Entrevista:O Estado inteligente

quinta-feira, julho 27, 2006

Jânio de Freitas - A parte maior




Folha de S. Paulo
27/7/2006

O jeitinho não é fruto de desatenção; foi deliberado: as regras que regem a vida política são feitas por políticos

POR MAIOR QUE seja o seu mal-estar com a provável permanência no Congresso, ou retorno a ele, dos sanguessugas, das estrelas do "valerioduto" e de eminências desnudadas como o chefe de grupo Antonio Palocci, recomenda-se não esquecer que essa é apenas a parte mais visível do que o espera nos próximos anos. A parte a que jornais e TV deram atenção, tardia embora.
Há, porém, um outro contingente. Não menos ameaçador e talvez mais, além de maior, porque em grande parte não pretende ver-se no Congresso, mas continuar ou voltar à administração pública onde poupou virtudes e acumulou outras coisas. São perto de três mil. Em algarismos ressalta-se melhor a eloqüência do contingente: 3.000 condenados pelo Tribunal de Contas da União, ao fim de processos que examinaram partes de sua atividade como "gestores públicos". Ressalta o presidente do TCU, ministro Adylson Motta: as condenações seguiram-se "ao mais amplo direito de defesa". Resultado bastante, por si só, para impedir as candidaturas.
Será? Será, desde que o condenado-candidato não queira -o que é inimaginável- entrar com um recurso judicial muito simples. Só com isso, sua candidatura estará preservada, nem precisa esperar por uma decisão inicial para que esteja con- firmada. A suspensão dos efeitos da condenação pelo TCU é automática. E, se a candidatura ainda não estiver registrada, o mesmo tipo de recurso vale para viabilizá-la, em busca da imunidade que é um dos presentes dados pelas urnas e mais buscados nas eleições atuais.
Mesmo nos casos em que o processo do TCU desdobre-se em pro- cesso judicial, a posse do condenado-eleito é assegurada e a lentidão do Judiciário, inclusive a Justiça Eleitoral, dificilmente permitirá que seja incomodado antes de concluído o mandato.
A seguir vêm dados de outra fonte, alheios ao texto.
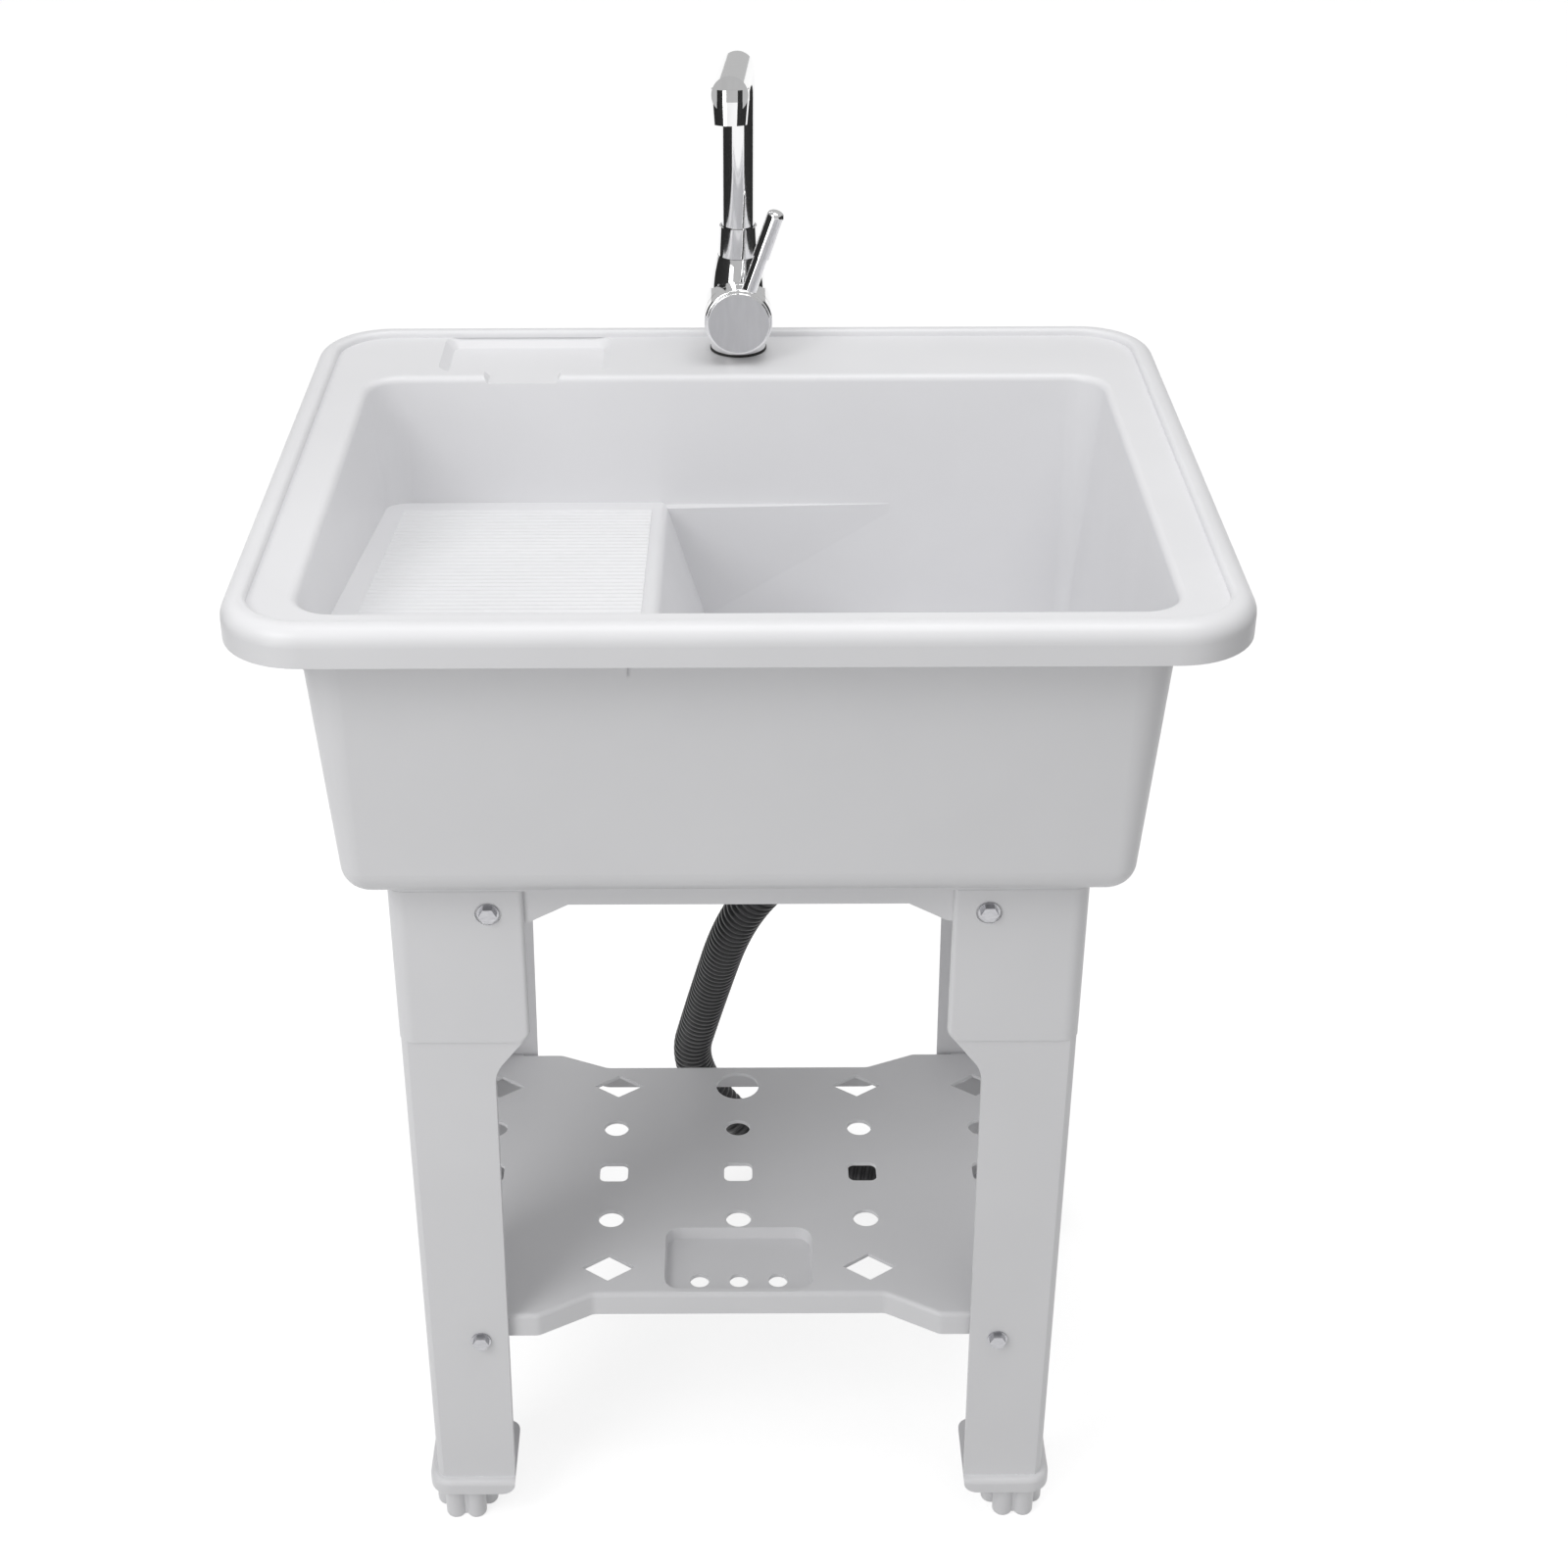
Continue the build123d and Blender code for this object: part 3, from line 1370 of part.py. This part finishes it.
with BuildPart() as cartridge_body:
    with BuildSketch(handle_face.offset(cartridge_rear)):
        Circle(cartridge_radius)
    extrude(amount=cartridge_front - cartridge_rear)
    with BuildSketch(handle_face.offset(cartridge_floor)):
        Circle(turret_radius + turret_gap)
    extrude(amount=cartridge_front, mode=Mode.SUBTRACT)
cartridge_body.part.label = "cartridge_body"
export_step(cartridge_body.part, "parts/cartridge_body.step")

with BuildPart() as cartridge_nut:
    with BuildSketch(handle_face.offset(cartridge_front)):
        Circle(cartridge_radius)
        Circle(turret_radius + turret_gap, mode=Mode.SUBTRACT)
    extrude(amount=cartridge_nut_front - cartridge_front)
    with BuildSketch(handle_face.offset((cartridge_front + cartridge_nut_front) / 2)):
        with PolarLocations(cartridge_radius, 4):
            Rectangle(3, 4)
    extrude(amount=cartridge_nut_front, mode=Mode.SUBTRACT)
cartridge_nut.part.label = "cartridge_nut"
export_step(cartridge_nut.part, "parts/cartridge_nut.step")

with BuildPart() as cartridge_turret:
    with BuildSketch(handle_face.offset(turret_rear)):
        Circle(turret_radius)
        Rectangle(slot_width, slot_length, mode=Mode.SUBTRACT)
    extrude(amount=turret_front - turret_rear)
    with BuildSketch(tilt_face):
        with Locations((0, pivot_a)):
            Circle(pin_radius)
    extrude(amount=hub_radius, both=True, mode=Mode.SUBTRACT)
cartridge_turret.part.label = "cartridge_turret"
export_step(cartridge_turret.part, "parts/cartridge_turret.step")

with BuildPart() as stem_pin:
    with BuildSketch(tilt_face):
        with Locations((0, pivot_a)):
            Circle(pin_radius)
    extrude(amount=pin_length / 2, both=True)
stem_pin.part.label = "stem_pin"
export_step(stem_pin.part, "parts/stem_pin.step")

with BuildPart() as cartridge_stem:
    with BuildSketch(handle_face.offset(stem_rear)):
        Rectangle(stem_side, stem_side)
    extrude(amount=stem_front - stem_rear)
    with BuildSketch(tilt_face):
        with Locations((0, pivot_a)):
            Circle(pin_radius + pin_gap)
    extrude(amount=hub_radius, both=True, mode=Mode.SUBTRACT)
    with BuildSketch(handle_face.offset(stem_front)):
        Circle(handle_screw_radius + thread_gap)
    extrude(amount=-handle_screw_length, mode=Mode.SUBTRACT)
cartridge_stem.part.label = "cartridge_stem"
export_step(cartridge_stem.part, "parts/cartridge_stem.step")

with BuildPart() as handle_hub:
    with BuildSketch(handle_face.offset(hub_rear)):
        Circle(hub_radius)
    extrude(amount=hub_front - hub_rear)
    fillet(handle_hub.faces().sort_by(Axis.Y)[0].edges(), hub_round)
    with BuildSketch(handle_face.offset(hub_rear)):
        Circle(hub_cavity_radius)
    extrude(amount=hub_cavity_front - hub_rear, mode=Mode.SUBTRACT)
    # the lower half slants away so that the handle can tip forward
    with BuildSketch(tilt_face):
        with BuildLine():
            Polyline(
                (hub_slant_rise, hub_rear - hub_radius),
                (hub_slant_rise, hub_slant_start - hub_slant_drop),
                (-2 * hub_radius, hub_slant_start + 2 * hub_radius * tan(radians(tilt_range))),
                (-2 * hub_radius, hub_rear - hub_radius),
                close=True,
            )
        make_face()
    extrude(amount=2 * hub_radius, both=True, mode=Mode.SUBTRACT)
    with BuildSketch(handle_face.offset(hub_cavity_front)):
        Rectangle(stem_side, stem_side)
    extrude(amount=stem_front - hub_cavity_front, mode=Mode.SUBTRACT)
    with BuildSketch(handle_face.offset(hub_cavity_front)):
        Circle(handle_screw_radius + thread_gap)
    extrude(amount=hub_radius, mode=Mode.SUBTRACT)
    with BuildSketch(handle_face.offset(hub_front - handle_screw_head)):
        Circle(handle_screw_head_radius)
    extrude(amount=hub_radius, mode=Mode.SUBTRACT)
    with BuildSketch(lever_face.offset(hub_cavity_radius - 2)):
        Circle(rod_radius)
    extrude(amount=hub_radius, mode=Mode.SUBTRACT)
print("hub", handle_hub.part.is_valid, len(handle_hub.solids()))
handle_hub.part.label = "handle_hub"
export_step(handle_hub.part, "parts/handle_hub.step")

with BuildPart() as handle_screw:
    with BuildSketch(handle_face.offset(hub_front - handle_screw_head)):
        Circle(handle_screw_head_radius)
        RegularPolygon(handle_screw_radius * 0.8, 6, mode=Mode.SUBTRACT)
    extrude(amount=handle_screw_head)
    with BuildSketch(handle_face.offset(hub_front - handle_screw_head)):
        Circle(handle_screw_radius)
    extrude(amount=-handle_screw_length)
handle_screw.part.label = "handle_screw"
export_step(handle_screw.part, "parts/handle_screw.step")

with BuildPart() as handle_cap:
    with BuildSketch(handle_face.offset(hub_front)):
        Circle(cap_radius)
    extrude(amount=cap_thickness)
    fillet(handle_cap.faces().sort_by(Axis.Y)[0].edges(), cap_round)
handle_cap.part.label = "handle_cap"
export_step(handle_cap.part, "parts/handle_cap.step")

with BuildPart() as lever_rod:
    with BuildSketch(lever_face.offset(rod_inner)):
        Circle(rod_radius)
    extrude(amount=rod_outer - rod_inner)
lever_rod.part.label = "lever_rod"
export_step(lever_rod.part, "parts/lever_rod.step")

with BuildPart() as lever_grip:
    with BuildSketch(lever_face.offset(grip_inner)):
        Circle(grip_radius)
    extrude(amount=grip_outer - grip_inner)
    fillet(lever_grip.faces().sort_by(Axis.Z)[-1].edges(), grip_round)
    with BuildSketch(lever_face.offset(grip_inner)):
        Circle(rod_radius)
    extrude(amount=rod_outer - grip_inner, mode=Mode.SUBTRACT)
lever_grip.part.label = "lever_grip"
export_step(lever_grip.part, "parts/lever_grip.step")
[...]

No Congresso, em governos estaduais e em prefeituras há inúmeros portadores de processos que deveriam tê-los impedido de se candidatar, quanto mais de exercer o mandato.
O jeitinho não é fruto de desatenção ou acaso. Foi deliberado: as regras que regem a vida política são feitas pelos políticos. Defende-o o argumento de que impede injustiças e perseguições, como processo e condenação criados pela influência de adversários. Mas resulta em que a restrição a eventual injustiça acoberta e premia a improbidade e crimes sortidos.
A propósito das falhas da lei de inelegibilidades, dizia ao "Globo", há algum tempo, o presidente do Tribunal Superior Eleitoral, Marco Aurélio Mello: "Nada foi feito para mudar esse faz-de-conta que esvazia o trabalho seriíssimo do TCU".
"Nada foi feito" responsabiliza, é claro, o Poder Legislativo. Correto. Mas incompleto. A passividade da Justiça Eleitoral, que jamais emitiu a advertência a que está habilitada pelo conhecimento privilegiado do tema, também fica devendo à eqüidade e à moralidade do processo eleitoral, essa farsa imensa.